**GIVEN REQUEST:** What is to be transcribed is the run of lines opening with the one that has "HINGE_X + SLING_HINGE_GAP, 1))" and closing with the one that has "obj.parent = empty", and only that run, exactly.

----

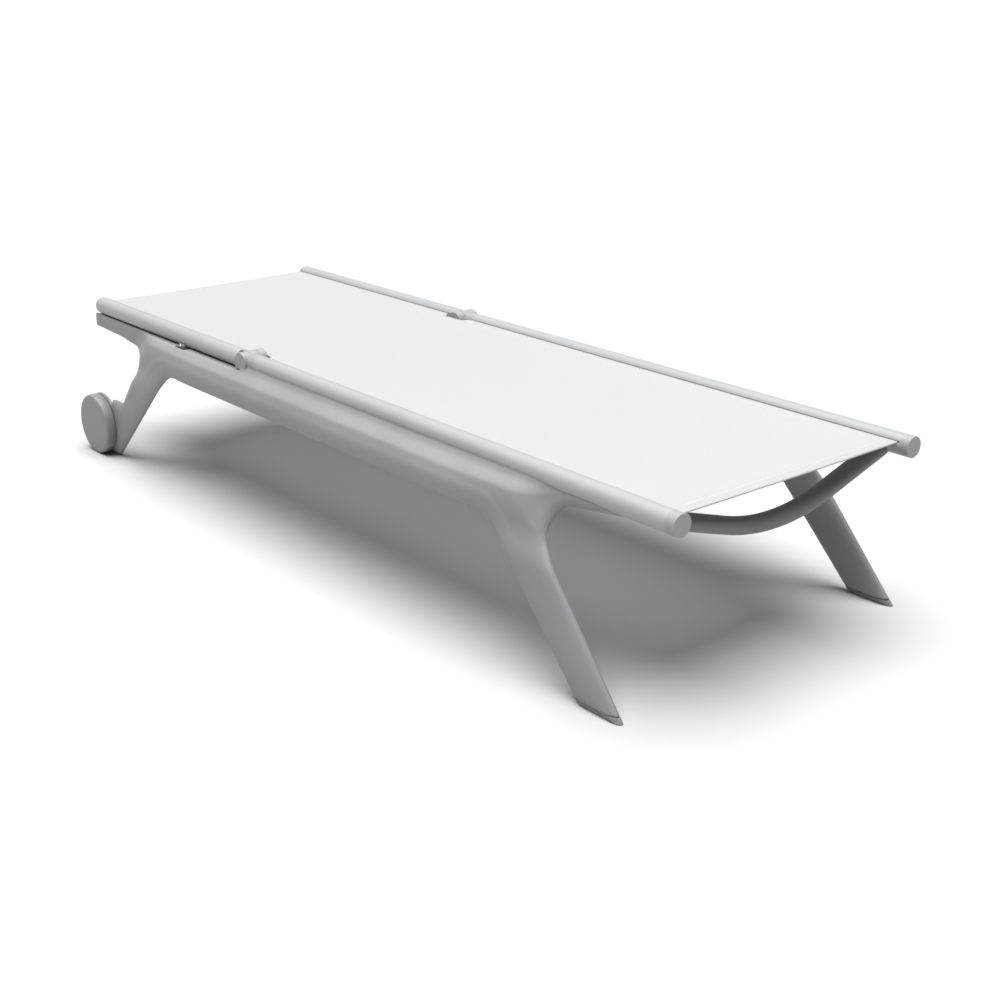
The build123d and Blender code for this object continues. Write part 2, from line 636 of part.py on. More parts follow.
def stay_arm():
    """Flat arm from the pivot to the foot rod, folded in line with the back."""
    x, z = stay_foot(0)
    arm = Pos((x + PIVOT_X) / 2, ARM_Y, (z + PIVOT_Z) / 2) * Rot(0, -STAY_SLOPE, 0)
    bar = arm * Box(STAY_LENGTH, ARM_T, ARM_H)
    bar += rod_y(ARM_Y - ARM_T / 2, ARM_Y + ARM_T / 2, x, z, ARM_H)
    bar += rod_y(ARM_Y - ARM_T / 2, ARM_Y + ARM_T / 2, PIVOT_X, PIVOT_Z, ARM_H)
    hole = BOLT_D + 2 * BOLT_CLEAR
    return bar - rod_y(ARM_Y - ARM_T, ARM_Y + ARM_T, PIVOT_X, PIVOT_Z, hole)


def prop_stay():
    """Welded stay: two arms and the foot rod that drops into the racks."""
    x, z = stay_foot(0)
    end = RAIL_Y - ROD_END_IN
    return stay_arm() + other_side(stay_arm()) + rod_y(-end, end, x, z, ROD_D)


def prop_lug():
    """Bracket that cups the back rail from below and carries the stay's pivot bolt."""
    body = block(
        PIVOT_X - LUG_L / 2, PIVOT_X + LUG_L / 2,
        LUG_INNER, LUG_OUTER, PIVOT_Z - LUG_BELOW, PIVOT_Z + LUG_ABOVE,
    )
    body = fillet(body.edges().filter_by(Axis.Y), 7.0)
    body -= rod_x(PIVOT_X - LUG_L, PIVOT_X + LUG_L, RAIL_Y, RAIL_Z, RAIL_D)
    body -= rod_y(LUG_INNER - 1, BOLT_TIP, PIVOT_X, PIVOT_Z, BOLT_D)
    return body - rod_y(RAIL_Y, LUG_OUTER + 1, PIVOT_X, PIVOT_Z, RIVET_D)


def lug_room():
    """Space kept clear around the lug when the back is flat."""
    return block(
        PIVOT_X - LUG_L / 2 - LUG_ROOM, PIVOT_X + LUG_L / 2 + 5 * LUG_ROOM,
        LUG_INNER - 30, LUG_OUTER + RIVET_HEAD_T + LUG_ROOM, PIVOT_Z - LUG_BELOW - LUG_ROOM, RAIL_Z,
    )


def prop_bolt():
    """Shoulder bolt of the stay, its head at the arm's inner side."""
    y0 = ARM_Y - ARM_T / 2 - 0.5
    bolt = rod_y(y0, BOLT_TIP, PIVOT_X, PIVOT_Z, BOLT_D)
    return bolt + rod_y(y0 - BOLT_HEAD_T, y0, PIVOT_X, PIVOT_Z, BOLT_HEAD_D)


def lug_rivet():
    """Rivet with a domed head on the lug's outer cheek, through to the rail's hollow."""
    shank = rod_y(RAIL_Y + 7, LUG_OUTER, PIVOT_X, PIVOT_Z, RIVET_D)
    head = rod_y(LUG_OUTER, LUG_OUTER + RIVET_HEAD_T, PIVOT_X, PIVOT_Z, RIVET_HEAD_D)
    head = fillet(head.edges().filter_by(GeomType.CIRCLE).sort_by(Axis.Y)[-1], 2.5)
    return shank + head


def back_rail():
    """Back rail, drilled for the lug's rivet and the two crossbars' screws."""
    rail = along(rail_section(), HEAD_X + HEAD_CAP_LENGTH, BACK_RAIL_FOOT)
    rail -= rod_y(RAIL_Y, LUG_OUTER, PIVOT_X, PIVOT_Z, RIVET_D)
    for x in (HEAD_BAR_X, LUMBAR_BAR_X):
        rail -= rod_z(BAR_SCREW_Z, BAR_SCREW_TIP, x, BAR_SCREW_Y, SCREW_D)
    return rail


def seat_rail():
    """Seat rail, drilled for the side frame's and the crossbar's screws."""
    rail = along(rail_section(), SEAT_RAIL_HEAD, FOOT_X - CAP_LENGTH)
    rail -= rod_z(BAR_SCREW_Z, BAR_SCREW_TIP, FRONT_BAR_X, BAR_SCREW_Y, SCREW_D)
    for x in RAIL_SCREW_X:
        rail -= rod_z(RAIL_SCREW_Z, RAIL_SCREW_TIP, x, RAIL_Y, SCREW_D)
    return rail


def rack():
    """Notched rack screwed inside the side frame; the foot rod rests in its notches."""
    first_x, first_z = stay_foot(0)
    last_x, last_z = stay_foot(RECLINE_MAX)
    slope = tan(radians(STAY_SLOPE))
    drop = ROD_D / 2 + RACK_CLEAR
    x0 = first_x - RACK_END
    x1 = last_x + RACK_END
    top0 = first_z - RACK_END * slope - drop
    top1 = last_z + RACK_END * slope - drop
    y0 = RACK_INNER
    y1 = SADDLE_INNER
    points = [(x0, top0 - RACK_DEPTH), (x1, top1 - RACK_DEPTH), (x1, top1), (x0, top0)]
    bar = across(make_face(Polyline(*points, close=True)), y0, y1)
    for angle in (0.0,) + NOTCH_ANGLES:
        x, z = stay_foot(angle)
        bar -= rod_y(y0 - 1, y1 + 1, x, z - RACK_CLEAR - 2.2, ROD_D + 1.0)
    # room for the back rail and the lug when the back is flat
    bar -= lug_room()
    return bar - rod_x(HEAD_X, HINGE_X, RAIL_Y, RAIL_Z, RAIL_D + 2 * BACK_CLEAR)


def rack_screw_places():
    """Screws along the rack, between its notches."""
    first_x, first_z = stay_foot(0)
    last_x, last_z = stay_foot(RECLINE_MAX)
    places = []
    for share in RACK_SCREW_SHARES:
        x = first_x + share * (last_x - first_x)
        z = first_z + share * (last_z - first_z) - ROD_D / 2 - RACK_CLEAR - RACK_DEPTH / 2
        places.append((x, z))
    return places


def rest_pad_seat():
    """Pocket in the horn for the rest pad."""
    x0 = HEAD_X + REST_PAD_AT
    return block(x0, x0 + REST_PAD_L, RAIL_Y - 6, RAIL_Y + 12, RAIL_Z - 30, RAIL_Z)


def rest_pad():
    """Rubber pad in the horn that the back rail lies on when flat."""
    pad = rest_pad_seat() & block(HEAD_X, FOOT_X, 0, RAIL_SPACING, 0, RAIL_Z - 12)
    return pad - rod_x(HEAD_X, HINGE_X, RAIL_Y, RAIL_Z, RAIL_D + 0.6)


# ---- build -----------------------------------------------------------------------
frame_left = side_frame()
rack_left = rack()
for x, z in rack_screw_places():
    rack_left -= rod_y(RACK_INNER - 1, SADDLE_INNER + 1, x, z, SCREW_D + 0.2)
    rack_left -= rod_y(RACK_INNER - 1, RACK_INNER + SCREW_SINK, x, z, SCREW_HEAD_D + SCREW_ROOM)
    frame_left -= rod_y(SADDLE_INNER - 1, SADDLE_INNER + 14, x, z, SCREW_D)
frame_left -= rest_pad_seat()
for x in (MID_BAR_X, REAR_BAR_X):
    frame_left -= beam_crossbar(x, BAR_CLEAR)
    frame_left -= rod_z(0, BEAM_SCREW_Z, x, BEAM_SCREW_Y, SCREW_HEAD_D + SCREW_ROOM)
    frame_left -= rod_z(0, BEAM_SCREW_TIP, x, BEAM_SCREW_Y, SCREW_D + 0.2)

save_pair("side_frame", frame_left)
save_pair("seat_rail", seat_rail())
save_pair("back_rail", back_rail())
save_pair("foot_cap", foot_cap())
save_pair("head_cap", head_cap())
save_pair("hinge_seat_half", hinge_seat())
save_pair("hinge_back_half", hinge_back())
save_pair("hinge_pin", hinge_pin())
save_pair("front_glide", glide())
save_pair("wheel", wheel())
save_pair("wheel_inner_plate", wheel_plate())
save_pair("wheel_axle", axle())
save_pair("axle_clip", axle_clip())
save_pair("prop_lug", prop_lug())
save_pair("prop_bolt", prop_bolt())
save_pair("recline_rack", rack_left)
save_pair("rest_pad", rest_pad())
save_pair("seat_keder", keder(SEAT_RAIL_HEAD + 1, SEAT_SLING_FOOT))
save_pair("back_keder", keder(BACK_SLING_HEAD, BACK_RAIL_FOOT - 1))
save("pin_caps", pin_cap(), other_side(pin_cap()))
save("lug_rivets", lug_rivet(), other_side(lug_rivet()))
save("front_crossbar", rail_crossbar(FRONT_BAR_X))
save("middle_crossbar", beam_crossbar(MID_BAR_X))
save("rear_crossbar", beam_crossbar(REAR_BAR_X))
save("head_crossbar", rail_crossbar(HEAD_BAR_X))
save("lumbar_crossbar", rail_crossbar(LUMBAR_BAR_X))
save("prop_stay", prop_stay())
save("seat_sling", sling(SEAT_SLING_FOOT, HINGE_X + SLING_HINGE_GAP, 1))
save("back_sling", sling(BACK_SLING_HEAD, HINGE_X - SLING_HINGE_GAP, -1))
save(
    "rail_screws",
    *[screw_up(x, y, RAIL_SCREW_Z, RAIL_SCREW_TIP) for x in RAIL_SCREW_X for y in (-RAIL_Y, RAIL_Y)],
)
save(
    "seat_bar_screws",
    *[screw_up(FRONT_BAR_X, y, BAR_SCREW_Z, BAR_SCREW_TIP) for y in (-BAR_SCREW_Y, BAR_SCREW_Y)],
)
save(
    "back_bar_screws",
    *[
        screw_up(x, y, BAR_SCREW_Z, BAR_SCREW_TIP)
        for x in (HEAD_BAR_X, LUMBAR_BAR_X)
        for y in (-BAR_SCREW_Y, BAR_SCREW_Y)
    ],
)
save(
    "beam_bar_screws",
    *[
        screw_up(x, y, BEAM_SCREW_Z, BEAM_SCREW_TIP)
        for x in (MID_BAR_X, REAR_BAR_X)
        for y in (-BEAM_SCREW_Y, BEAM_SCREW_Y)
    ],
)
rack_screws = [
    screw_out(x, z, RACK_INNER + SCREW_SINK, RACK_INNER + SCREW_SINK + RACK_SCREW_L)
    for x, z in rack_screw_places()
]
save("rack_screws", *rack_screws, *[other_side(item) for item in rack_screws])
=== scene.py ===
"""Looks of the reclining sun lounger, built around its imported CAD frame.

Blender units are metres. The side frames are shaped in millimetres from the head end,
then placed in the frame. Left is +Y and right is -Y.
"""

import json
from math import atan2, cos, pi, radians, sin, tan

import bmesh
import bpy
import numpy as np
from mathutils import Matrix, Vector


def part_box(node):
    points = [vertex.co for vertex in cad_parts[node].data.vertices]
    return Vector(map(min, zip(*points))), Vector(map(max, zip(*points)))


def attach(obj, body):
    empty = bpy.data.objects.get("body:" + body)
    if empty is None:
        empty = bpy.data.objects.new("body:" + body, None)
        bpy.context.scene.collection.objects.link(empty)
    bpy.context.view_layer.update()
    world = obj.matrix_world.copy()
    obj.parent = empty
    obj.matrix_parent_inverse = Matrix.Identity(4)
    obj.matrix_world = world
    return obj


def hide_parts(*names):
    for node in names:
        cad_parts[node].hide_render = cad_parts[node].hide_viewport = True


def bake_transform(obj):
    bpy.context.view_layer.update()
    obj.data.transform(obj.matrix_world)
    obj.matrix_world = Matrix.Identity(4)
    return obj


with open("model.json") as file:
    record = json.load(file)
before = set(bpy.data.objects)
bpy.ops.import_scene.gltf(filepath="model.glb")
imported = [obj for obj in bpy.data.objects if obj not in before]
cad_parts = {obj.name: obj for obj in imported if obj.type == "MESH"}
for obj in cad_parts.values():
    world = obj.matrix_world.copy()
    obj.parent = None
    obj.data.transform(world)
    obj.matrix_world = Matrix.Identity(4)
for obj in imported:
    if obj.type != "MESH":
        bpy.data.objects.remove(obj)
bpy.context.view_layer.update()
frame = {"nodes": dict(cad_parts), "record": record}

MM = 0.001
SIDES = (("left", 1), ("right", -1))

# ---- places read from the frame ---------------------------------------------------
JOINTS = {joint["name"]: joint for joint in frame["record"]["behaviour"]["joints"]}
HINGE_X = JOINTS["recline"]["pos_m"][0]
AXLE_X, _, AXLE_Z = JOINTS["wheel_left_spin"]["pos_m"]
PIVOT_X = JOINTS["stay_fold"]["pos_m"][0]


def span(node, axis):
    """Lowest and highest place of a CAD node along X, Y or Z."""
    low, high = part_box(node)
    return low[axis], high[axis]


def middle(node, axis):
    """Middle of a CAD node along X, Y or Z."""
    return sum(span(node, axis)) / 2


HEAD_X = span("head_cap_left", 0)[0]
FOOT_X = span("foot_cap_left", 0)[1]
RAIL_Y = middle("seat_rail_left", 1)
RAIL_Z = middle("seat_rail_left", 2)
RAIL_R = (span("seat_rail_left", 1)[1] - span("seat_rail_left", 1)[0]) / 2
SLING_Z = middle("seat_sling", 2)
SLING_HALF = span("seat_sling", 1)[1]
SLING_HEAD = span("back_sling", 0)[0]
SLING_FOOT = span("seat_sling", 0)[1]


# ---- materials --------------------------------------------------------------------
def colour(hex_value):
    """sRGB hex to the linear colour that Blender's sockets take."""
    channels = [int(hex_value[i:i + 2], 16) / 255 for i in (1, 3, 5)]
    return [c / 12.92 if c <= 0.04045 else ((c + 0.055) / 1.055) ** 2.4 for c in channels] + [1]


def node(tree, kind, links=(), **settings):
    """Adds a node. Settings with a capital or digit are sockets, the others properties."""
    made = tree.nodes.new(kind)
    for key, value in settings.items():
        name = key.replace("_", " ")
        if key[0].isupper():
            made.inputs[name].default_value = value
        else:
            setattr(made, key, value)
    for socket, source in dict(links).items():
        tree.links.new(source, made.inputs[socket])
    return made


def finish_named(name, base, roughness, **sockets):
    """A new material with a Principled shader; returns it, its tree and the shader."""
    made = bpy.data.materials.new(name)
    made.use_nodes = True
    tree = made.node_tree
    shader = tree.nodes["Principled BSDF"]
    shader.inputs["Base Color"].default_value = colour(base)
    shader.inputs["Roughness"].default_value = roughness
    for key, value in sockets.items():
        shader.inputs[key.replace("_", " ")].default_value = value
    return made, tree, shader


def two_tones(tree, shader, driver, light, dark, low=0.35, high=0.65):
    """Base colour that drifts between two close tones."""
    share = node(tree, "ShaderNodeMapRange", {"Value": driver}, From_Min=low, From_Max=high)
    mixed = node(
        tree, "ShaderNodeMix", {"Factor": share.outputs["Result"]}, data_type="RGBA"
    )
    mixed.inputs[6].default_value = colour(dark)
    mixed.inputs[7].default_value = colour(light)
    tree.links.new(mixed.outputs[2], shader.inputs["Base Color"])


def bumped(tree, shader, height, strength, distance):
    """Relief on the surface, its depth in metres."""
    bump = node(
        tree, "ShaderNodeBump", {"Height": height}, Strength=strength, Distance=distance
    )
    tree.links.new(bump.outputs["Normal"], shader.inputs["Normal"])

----

**SOLUTION:**
save("seat_sling", sling(SEAT_SLING_FOOT, HINGE_X + SLING_HINGE_GAP, 1))
save("back_sling", sling(BACK_SLING_HEAD, HINGE_X - SLING_HINGE_GAP, -1))
save(
    "rail_screws",
    *[screw_up(x, y, RAIL_SCREW_Z, RAIL_SCREW_TIP) for x in RAIL_SCREW_X for y in (-RAIL_Y, RAIL_Y)],
)
save(
    "seat_bar_screws",
    *[screw_up(FRONT_BAR_X, y, BAR_SCREW_Z, BAR_SCREW_TIP) for y in (-BAR_SCREW_Y, BAR_SCREW_Y)],
)
save(
    "back_bar_screws",
    *[
        screw_up(x, y, BAR_SCREW_Z, BAR_SCREW_TIP)
        for x in (HEAD_BAR_X, LUMBAR_BAR_X)
        for y in (-BAR_SCREW_Y, BAR_SCREW_Y)
    ],
)
save(
    "beam_bar_screws",
    *[
        screw_up(x, y, BEAM_SCREW_Z, BEAM_SCREW_TIP)
        for x in (MID_BAR_X, REAR_BAR_X)
        for y in (-BEAM_SCREW_Y, BEAM_SCREW_Y)
    ],
)
rack_screws = [
    screw_out(x, z, RACK_INNER + SCREW_SINK, RACK_INNER + SCREW_SINK + RACK_SCREW_L)
    for x, z in rack_screw_places()
]
save("rack_screws", *rack_screws, *[other_side(item) for item in rack_screws])
=== scene.py ===
"""Looks of the reclining sun lounger, built around its imported CAD frame.

Blender units are metres. The side frames are shaped in millimetres from the head end,
then placed in the frame. Left is +Y and right is -Y.
"""

import json
from math import atan2, cos, pi, radians, sin, tan

import bmesh
import bpy
import numpy as np
from mathutils import Matrix, Vector


def part_box(node):
    points = [vertex.co for vertex in cad_parts[node].data.vertices]
    return Vector(map(min, zip(*points))), Vector(map(max, zip(*points)))


def attach(obj, body):
    empty = bpy.data.objects.get("body:" + body)
    if empty is None:
        empty = bpy.data.objects.new("body:" + body, None)
        bpy.context.scene.collection.objects.link(empty)
    bpy.context.view_layer.update()
    world = obj.matrix_world.copy()
    obj.parent = empty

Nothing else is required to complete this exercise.